After nearly collapsing, the team changed its name to Team Southeast and survived on the smell of an oily rag until securing additional sponsors and changing its name to Wilier Triestina–Selle Italia. If it collapsed, it would have left riders unpaid and looking for new employment mid-season.
Bardiani-CSF Directeur sportif Bruno Reverberi has advised media that all major sponsors are standing by the team after the doping news – in fact their two main sponsors, Bardiani Valvole and CSF Inox, issued a joint press release expressing unequivocal support for team management on the team’s webpage soon after.
It is a positive outcome for the team and the sport more generally that its sponsors are prepared to work with team management “to increase public awareness about sport as a body pure and spirit activity”.
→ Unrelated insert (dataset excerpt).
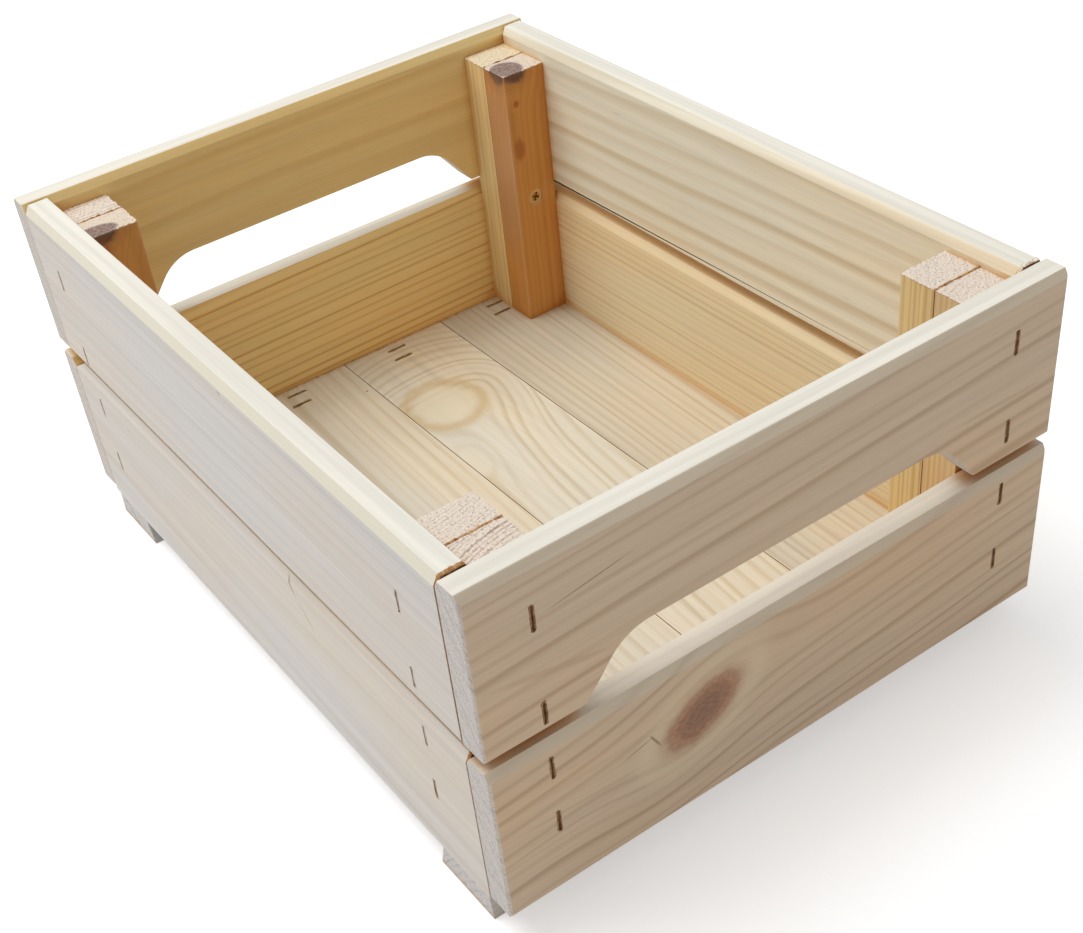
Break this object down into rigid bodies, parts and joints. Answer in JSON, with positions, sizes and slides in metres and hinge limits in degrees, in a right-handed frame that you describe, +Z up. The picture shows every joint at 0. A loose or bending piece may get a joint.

Velonews.com published an article on 28 April 2017 entitled ‘Is Italian cycling sinking?‘ that examined reasons behind the lack of Italian cycling teams in the peloton. It stated, “In the early 2000s, when it boasted four major, top-level teams and six more second-tier teams. Since then, Italy has seen its major cycling teams slowly die off. The shuttering of Lampre-Merida was a shock to many.”
It suggested that Italy’s long-running economic crisis was the reason behind companies pulling out of cycling.
While the economic crisis and dwindling sponsorships budgets are likely to be the main culprit, the continuing shame from Italian cyclists doping and the negativity of being associated with a sport that still suffers from doping is also likely to be a significant factor behind companies directing their sponsorships budgets to other sports. Businesses need to protect their image, and that means being associated with sports that have a cleaner and healthier image.
After the Lance Armstrong doping scandal companies, event organisers and cyclists do not want to be caught up in the negativity with doping – and who could blame them?
Cycling’s governing body has done a lot to stamp out the practice, but there is still a long way to go.
Failed doping tests have wide consequences on a large number of parties than just the riders themselves. It also affects the credibility of the sport and the clean athletes.
Unfortunately, the latest doping indiscretion on the eve of the Giro again involved Italian cyclists. The Italian authorities need to do more and be more proactive in stamping out doping before the performance of all clean Italian cyclists begin to be seen as suspicious.
Trust, once lost, will be hard to earn back.